Qual è, secondo te, la caratteristica che distingue i campioni assoluti dai “semplici” ottimi piloti?
I campioni hanno una sicurezza interiore nelle proprie capacità, ma allo stesso tempo non smettono mai di mettersi in discussione. Non si siedono sugli allori, si migliorano sempre, hanno una velocità di pensiero e reazione superiore e, soprattutto, una capacità straordinaria di adattarsi a qualsiasi macchina e condizione.
Da italiana e da appassionata, che effetto ti fa vedere la Ferrari da vicino e quanto sarebbe importante rivederla vincente?
È sempre emozionante. Ho avuto anche la fortuna di lavorare per Ferrari come istruttrice di guida a Fiorano, dove abilitavo i clienti a ottenere la licenza per correre. Ferrari è eccellenza ed è radicata non solo in Italia ma nel cuore di tutti gli appassionati nel mondo: ovunque ci sono cappellini rossi. Dispiace vederla in difficoltà: Ferrari deve tornare a vincere, perché la sua eccellenza si misura con la vittoria.

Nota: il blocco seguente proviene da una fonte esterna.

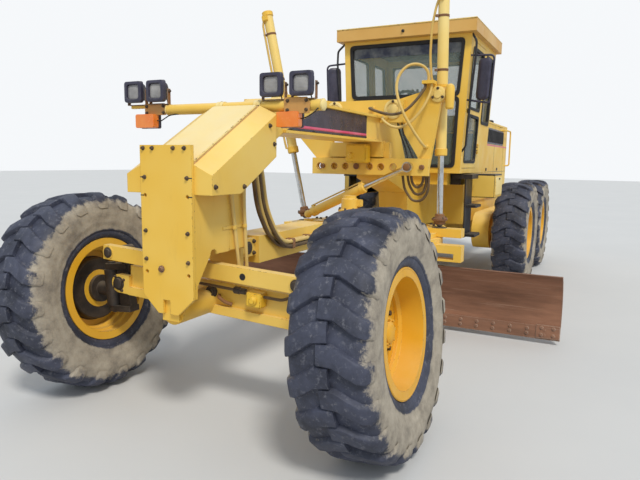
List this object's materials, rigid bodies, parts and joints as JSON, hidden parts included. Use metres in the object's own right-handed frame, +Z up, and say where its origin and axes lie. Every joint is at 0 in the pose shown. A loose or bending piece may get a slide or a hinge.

Se fossi al muretto Ferrari oggi, quale scelta strategica o tecnica faresti per provare ad accorciare il gap con Red Bull e Mercedes?
Non ho le competenze tecniche per dare una risposta precisa, ma una cosa che noto è il clima nei team: in Ferrari c’è sempre una pressione negativa che pesa. Creare un ambiente di lavoro più armonioso aiuterebbe le persone a rendere meglio. Vincere è difficile per tutti, ma per Ferrari questa pressione è un ostacolo in più.
Spesso si parla dei sacrifici legati allo sport. Recentemente Sofia Goggia ha detto che il sacrificio non è rinuncia, ma concentrazione sul fare ciò che hai scelto, e che per forza di cose esclude altro. Tu che rapporto hai con i sacrifici?
Sono pienamente d’accordo con Sofia: ho ricondiviso le sue parole perché le ho trovate bellissime e verissime. Per me nulla è mai stato un sacrificio in senso negativo: certo, ci sono momenti di stanchezza e delusione, ma se vuoi raggiungere grandi traguardi devi essere pronto a scalare montagne. I sacrifici sono “sacri”, perché ti permettono di dare il meglio e vincere. Ci sono momenti di sconforto, ma la voglia di vincere, non solo nello sport ma nella vita, prevale sempre.